Another possibility is an attempt to forcibly break through the obstacle being built by the IDF. Even if there are no intelligence warnings to that end, the IDF must be prepared for such a situation. We have already seen Hamas attacks in the southern strip and ISIS attacks from Sinai aimed at breaking through the border and forcibly infiltrating Israel. A car bomb or truck bomb explode on the obstacle, one force widens the breach and another force enters Israel. There’s no doubt that Hamas’ special Nokhba forces have been practicing such operations with different vehicles, including motorcycles. A surprise operation of this kind could be effective. The IDF, we are told, is capable of dealing with this option through look outs and the use of fire.
And there also is the developing cyber warfare in the strip.
We may also assume that Hamas has other surprises in store, not to mention the means it already possesses, like antitank missiles, rockets with particularly heavy warheads, which could infiltrate fortified buildings in the Gaza border area, and long-range missiles threatening central Israel.
Israel is trying to lower the flames.

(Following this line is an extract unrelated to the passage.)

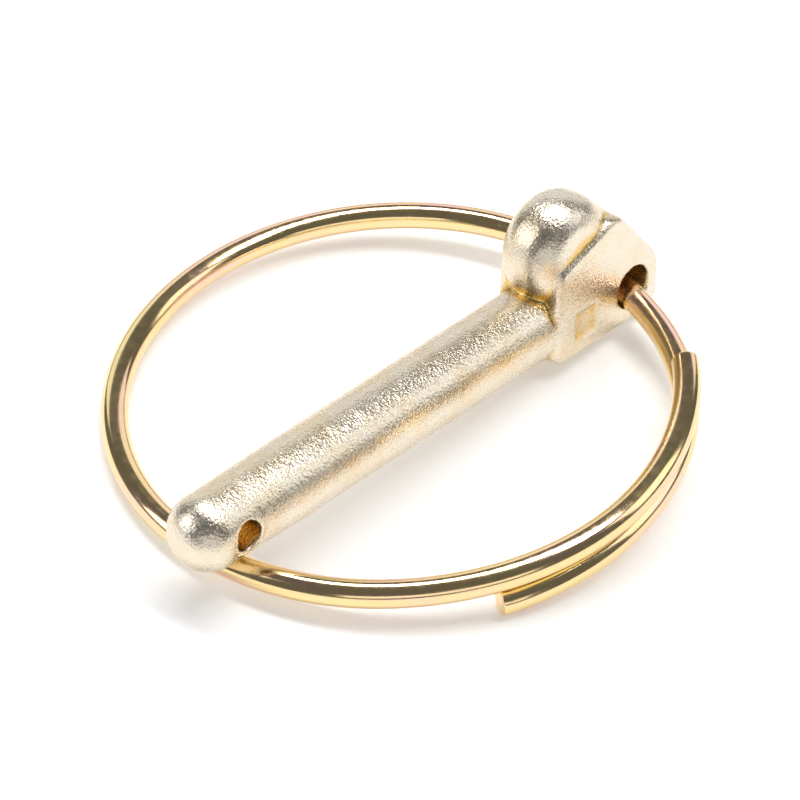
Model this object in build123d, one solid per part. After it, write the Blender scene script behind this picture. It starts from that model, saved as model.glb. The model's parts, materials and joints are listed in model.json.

In a recent visit to Sderot, Defense Minister Avigdor Lieberman left the impression he is interested in a moderate response to the rocket fire, which won’t lead to escalation. But the political-economic distress Hamas may experience if the reconciliation process fails, and the loss of its security assets, could push Sinwar and his people into a corner, and their only way out would be another round of hostilities against Israel. So the recent drizzle of rockets in the Gaza border could mean much more than simply an act of blowing off steam by Salafi organizations.